** Problem description **
Your task is to copy every line of this material exactly.

** Provided material **
********************
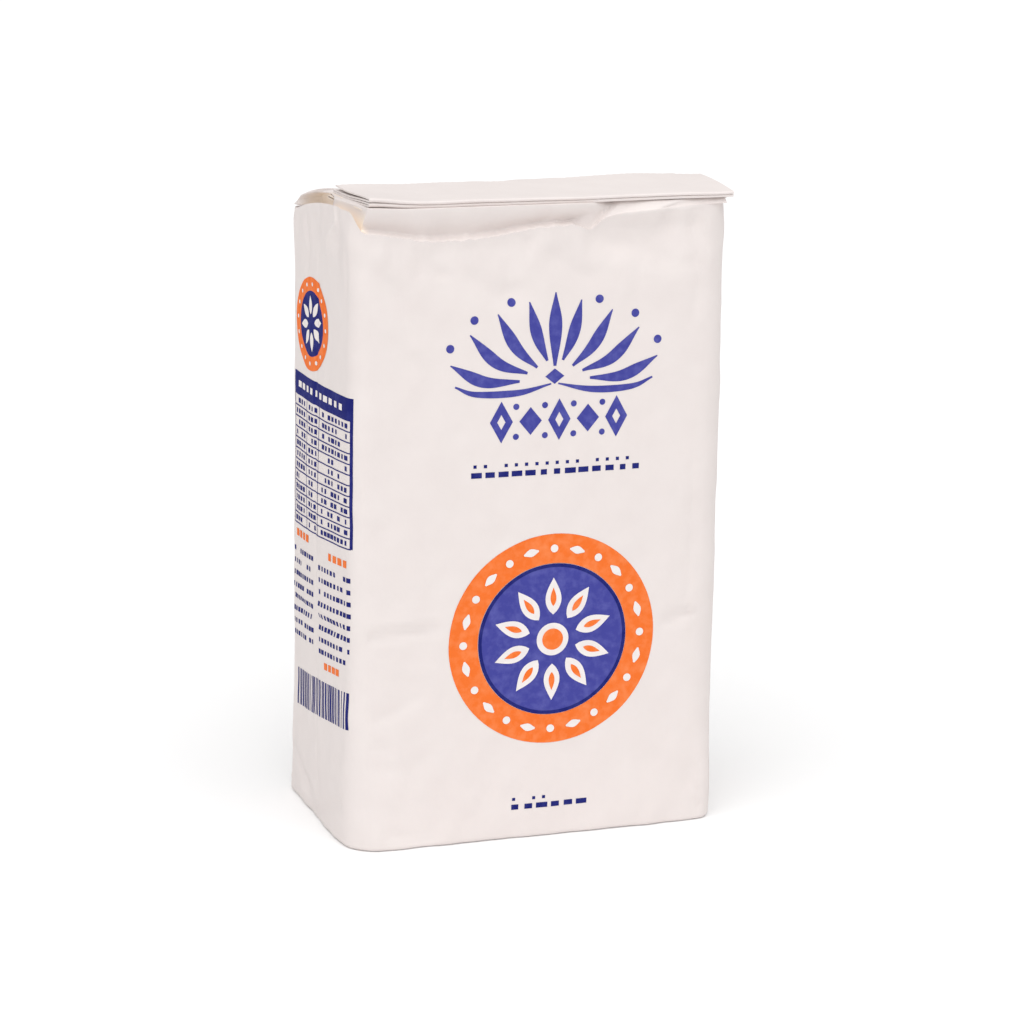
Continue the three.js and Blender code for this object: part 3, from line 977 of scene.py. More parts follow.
    def gable(
        self,
        ring: Array,
        tucked: Array,
        w: float,
        panels: tuple[Panel, Panel, Panel],
        edges: tuple[Array, Array],
    ) -> None:
        """Fills in a gable's points of a ring: a groove behind the lip, and the tucked-in gusset.

        Args:
            ring: The ring's points, changed in place.
            tucked: The share of painted warm bounce light at each point, changed in place.
            w: The share of the way from the rim to the ridge.
            panels: The gable's first corner, side and last corner.
            edges: The roof points between which the gable hangs.
        """
        first, side, last = panels
        is_left = side is Panel.LEFT
        corner = self.gable_corner
        share = np.concatenate(
            [
                corner * self.share[self.on(first)],
                lerp(corner, 1 - corner, self.share[self.on(side)]),
                1 - corner * (1 - self.share[self.on(last)]),
            ]
        )
        columns = np.concatenate([np.flatnonzero(self.on(panel)) for panel in panels])
        points = lerp(edges[0], edges[1], share[:, None])
        from_back = share if is_left else 1 - share
        foot = lerp(*self.gable_feet[side], from_back)
        end = self.roof_end[0] if is_left else self.roof_end[1]
        blend = smoothstep(from_back, *self.gable_blend)
        points[:, 0] = lerp(points[:, 0], lerp(foot, end, w), blend)
        rise = self.gable_rise[side] * (1 - smoothstep(w, *self.rise_fades))
        points[:, 2] += rise * np.sin(np.pi * share) ** 2
        y, z = points[:, 1], points[:, 2]
        slot = window(y, self.slot)
        above = z - smooth_line(self.lip_underside, y)
        drop = window(w, self.lip) * slot
        inside = slot * (1 - smoothstep(above, *self.slot_top)) * smoothstep(w, *self.slot_opens)
        inward = end + self.recess_depth * (1 if is_left else -1)
        points[:, 0] = lerp(points[:, 0], inward, inside)
        points[:, 2] -= self.lip_drop * drop
        ring[columns] = points
        # Painted warm bounce light covers the slot and the dropped lip, and on the left a band behind
        # the lip where shade falls.
        painted_band_behind_lip = (1 - smoothstep(w, *self.shade_above)) * (1 - smoothstep(y, *self.shade_behind))
        tucked[columns] = np.clip(inside + drop + painted_band_behind_lip * is_left, 0, 1)


@dataclass
class PaperSkin:
    """The bag's sheet of paper: foot, walls, roofs and gussets as one closed skin."""

    form: BagForm
    foot_rows: int = 6
    body_rows: int = 96
    upper_rows: int = 26
    upper_from: float = 0.92
    base_hollow: float = 0.35
    base_shares: tuple[float, ...] = (0.08, 0.4, 0.7, 0.9, 0.965)
    hollow_ends: Span = (0.9, 1.0)
    roof_shares: tuple[float, ...] = (
        *np.linspace(0.012, 0.1, 9),
        *np.linspace(0.12, 0.44, 17),
        *np.linspace(0.48, 1.0, 12),
    )

    def build(self, paper: Material) -> Object:
        """Builds the skin and dresses it.

        Args:
            paper: The paper's material.

        Returns:
            The skin's object.
        """
        form = self.form
        angle = np.linspace(0, math.pi / 2, self.foot_rows)[:, None]
        ones = np.ones((1, len(form.share)))
        foot_z = form.foot_radius * (1 - np.cos(angle)) * ones
        foot = form.wall(foot_z, form.foot_radius * (1 - np.sin(angle)) * ones)
        lower = np.linspace(0, self.upper_from, self.body_rows + 1)[1:]
        upper = np.linspace(self.upper_from, 1, self.upper_rows + 1)[1:]
        wall_z = lerp(form.foot_radius, form.rim, np.concatenate([lower, upper])[:, None])
        wall = form.wall(wall_z, np.zeros_like(wall_z))
        base = self.base_rings(foot[0])
        rings = [*base, *foot, *wall]
        tucked = [np.zeros(len(form.share))] * len(rings)
        for w in self.roof_shares:
            ring, inside = form.roof_ring(wall[-1], float(w))
            rings.append(ring)
            tucked.append(inside)
        count = len(form.share)
        middle = rings[0].mean(axis=0)
        vertices = np.concatenate([*rings, middle[None]])
        faces: list[Sequence[int]] = list(grid_faces(len(rings), count, closed=True))
        faces += [(len(vertices) - 1, (i + 1) % count, i) for i in range(count)]
        faces += self.ridge_faces((len(rings) - 1) * count)
        skin = new_object("paper_skin", vertices, faces)
        # Stores the share of painted warm bounce light for the paper's material.
        set_attribute(skin.data, PAINTED_GLOW, np.concatenate([*tucked, [0.0]]))
        skin.data.set_sharp_from_angle(angle=SHARP_ANGLE)
        skin.data.materials.append(paper)
        return skin

    def base_rings(self, foot: Array) -> list[Array]:
        """Makes the rings of the slightly hollow base.

        Args:
            foot: The points where the foot's rounding meets the floor.

        Returns:
            The rings, from the middle out.
        """
        rings = []
        for share in self.base_shares:
            ring = foot * (share, share, 1)
            ring[:, 2] = self.base_hollow * (1 - smoothstep(share, *self.hollow_ends))
            rings.append(ring)
        return rings

    def ridge_faces(self, top: int) -> list[Sequence[int]]:
        """Zips the last ring shut along the ridge.

        Args:
            top: Number of the last ring's first point.

        Returns:
            The point numbers of each face.
        """
        count = len(self.form.share)
        right = np.flatnonzero(self.form.on(Panel.RIGHT))
        middle = int(right[len(right) // 2])
        faces = []
        for step in range(count // 2):
            front0, back0 = top + (middle - step) % count, top + (middle + step) % count
            front1, back1 = top + (middle - step - 1) % count, top + (middle + step + 1) % count
            if front0 != back0:
                faces.append((front0, back0, back1))
            if front1 != back1:
                faces.append((front0, back1, front1))
        return faces


def folded_section(path: Array, half_thickness: float) -> tuple[Array, Array]:
    """Gives a folded sheet its thickness in section.

    Args:
        path: The sheet's middle line, as rows of forward place and height.
        half_thickness: Half of the sheet's thickness.

    Returns:
        Points on the left and on the right of the line, one for each of its points.
    """
    tangent = np.gradient(path, axis=0)
    tangent /= np.linalg.norm(tangent, axis=1, keepdims=True)
    normal = np.stack([-tangent[:, 1], tangent[:, 0]], axis=-1)
    return path + half_thickness * normal, path - half_thickness * normal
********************
** Right answer **
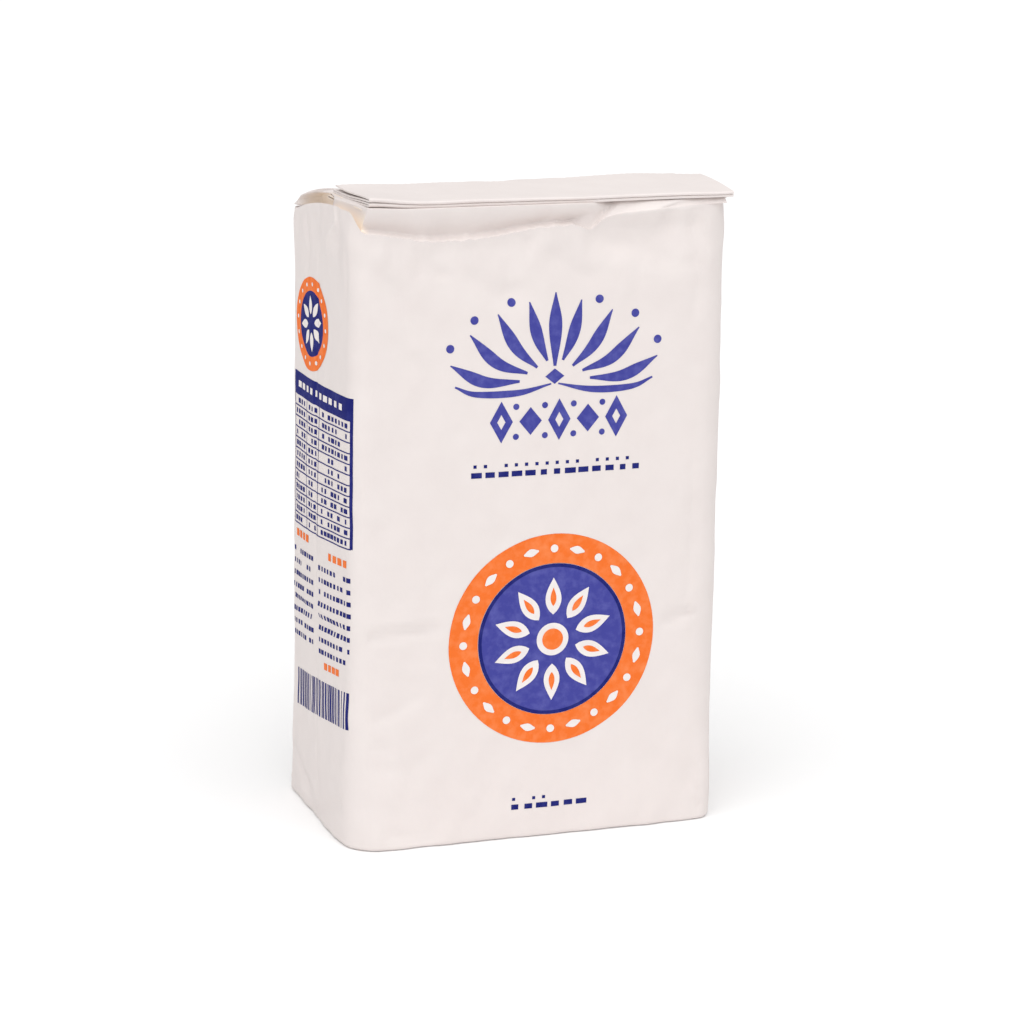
Continue the three.js and Blender code for this object: part 3, from line 977 of scene.py. More parts follow.
    def gable(
        self,
        ring: Array,
        tucked: Array,
        w: float,
        panels: tuple[Panel, Panel, Panel],
        edges: tuple[Array, Array],
    ) -> None:
        """Fills in a gable's points of a ring: a groove behind the lip, and the tucked-in gusset.

        Args:
            ring: The ring's points, changed in place.
            tucked: The share of painted warm bounce light at each point, changed in place.
            w: The share of the way from the rim to the ridge.
            panels: The gable's first corner, side and last corner.
            edges: The roof points between which the gable hangs.
        """
        first, side, last = panels
        is_left = side is Panel.LEFT
        corner = self.gable_corner
        share = np.concatenate(
            [
                corner * self.share[self.on(first)],
                lerp(corner, 1 - corner, self.share[self.on(side)]),
                1 - corner * (1 - self.share[self.on(last)]),
            ]
        )
        columns = np.concatenate([np.flatnonzero(self.on(panel)) for panel in panels])
        points = lerp(edges[0], edges[1], share[:, None])
        from_back = share if is_left else 1 - share
        foot = lerp(*self.gable_feet[side], from_back)
        end = self.roof_end[0] if is_left else self.roof_end[1]
        blend = smoothstep(from_back, *self.gable_blend)
        points[:, 0] = lerp(points[:, 0], lerp(foot, end, w), blend)
        rise = self.gable_rise[side] * (1 - smoothstep(w, *self.rise_fades))
        points[:, 2] += rise * np.sin(np.pi * share) ** 2
        y, z = points[:, 1], points[:, 2]
        slot = window(y, self.slot)
        above = z - smooth_line(self.lip_underside, y)
        drop = window(w, self.lip) * slot
        inside = slot * (1 - smoothstep(above, *self.slot_top)) * smoothstep(w, *self.slot_opens)
        inward = end + self.recess_depth * (1 if is_left else -1)
        points[:, 0] = lerp(points[:, 0], inward, inside)
        points[:, 2] -= self.lip_drop * drop
        ring[columns] = points
        # Painted warm bounce light covers the slot and the dropped lip, and on the left a band behind
        # the lip where shade falls.
        painted_band_behind_lip = (1 - smoothstep(w, *self.shade_above)) * (1 - smoothstep(y, *self.shade_behind))
        tucked[columns] = np.clip(inside + drop + painted_band_behind_lip * is_left, 0, 1)


@dataclass
class PaperSkin:
    """The bag's sheet of paper: foot, walls, roofs and gussets as one closed skin."""

    form: BagForm
    foot_rows: int = 6
    body_rows: int = 96
    upper_rows: int = 26
    upper_from: float = 0.92
    base_hollow: float = 0.35
    base_shares: tuple[float, ...] = (0.08, 0.4, 0.7, 0.9, 0.965)
    hollow_ends: Span = (0.9, 1.0)
    roof_shares: tuple[float, ...] = (
        *np.linspace(0.012, 0.1, 9),
        *np.linspace(0.12, 0.44, 17),
        *np.linspace(0.48, 1.0, 12),
    )

    def build(self, paper: Material) -> Object:
        """Builds the skin and dresses it.

        Args:
            paper: The paper's material.

        Returns:
            The skin's object.
        """
        form = self.form
        angle = np.linspace(0, math.pi / 2, self.foot_rows)[:, None]
        ones = np.ones((1, len(form.share)))
        foot_z = form.foot_radius * (1 - np.cos(angle)) * ones
        foot = form.wall(foot_z, form.foot_radius * (1 - np.sin(angle)) * ones)
        lower = np.linspace(0, self.upper_from, self.body_rows + 1)[1:]
        upper = np.linspace(self.upper_from, 1, self.upper_rows + 1)[1:]
        wall_z = lerp(form.foot_radius, form.rim, np.concatenate([lower, upper])[:, None])
        wall = form.wall(wall_z, np.zeros_like(wall_z))
        base = self.base_rings(foot[0])
        rings = [*base, *foot, *wall]
        tucked = [np.zeros(len(form.share))] * len(rings)
        for w in self.roof_shares:
            ring, inside = form.roof_ring(wall[-1], float(w))
            rings.append(ring)
            tucked.append(inside)
        count = len(form.share)
        middle = rings[0].mean(axis=0)
        vertices = np.concatenate([*rings, middle[None]])
        faces: list[Sequence[int]] = list(grid_faces(len(rings), count, closed=True))
        faces += [(len(vertices) - 1, (i + 1) % count, i) for i in range(count)]
        faces += self.ridge_faces((len(rings) - 1) * count)
        skin = new_object("paper_skin", vertices, faces)
        # Stores the share of painted warm bounce light for the paper's material.
        set_attribute(skin.data, PAINTED_GLOW, np.concatenate([*tucked, [0.0]]))
        skin.data.set_sharp_from_angle(angle=SHARP_ANGLE)
        skin.data.materials.append(paper)
        return skin

    def base_rings(self, foot: Array) -> list[Array]:
        """Makes the rings of the slightly hollow base.

        Args:
            foot: The points where the foot's rounding meets the floor.

        Returns:
            The rings, from the middle out.
        """
        rings = []
        for share in self.base_shares:
            ring = foot * (share, share, 1)
            ring[:, 2] = self.base_hollow * (1 - smoothstep(share, *self.hollow_ends))
            rings.append(ring)
        return rings

    def ridge_faces(self, top: int) -> list[Sequence[int]]:
        """Zips the last ring shut along the ridge.

        Args:
            top: Number of the last ring's first point.

        Returns:
            The point numbers of each face.
        """
        count = len(self.form.share)
        right = np.flatnonzero(self.form.on(Panel.RIGHT))
        middle = int(right[len(right) // 2])
        faces = []
        for step in range(count // 2):
            front0, back0 = top + (middle - step) % count, top + (middle + step) % count
            front1, back1 = top + (middle - step - 1) % count, top + (middle + step + 1) % count
            if front0 != back0:
                faces.append((front0, back0, back1))
            if front1 != back1:
                faces.append((front0, back1, front1))
        return faces


def folded_section(path: Array, half_thickness: float) -> tuple[Array, Array]:
    """Gives a folded sheet its thickness in section.

    Args:
        path: The sheet's middle line, as rows of forward place and height.
        half_thickness: Half of the sheet's thickness.

    Returns:
        Points on the left and on the right of the line, one for each of its points.
    """
    tangent = np.gradient(path, axis=0)
    tangent /= np.linalg.norm(tangent, axis=1, keepdims=True)
    normal = np.stack([-tangent[:, 1], tangent[:, 0]], axis=-1)
    return path + half_thickness * normal, path - half_thickness * normal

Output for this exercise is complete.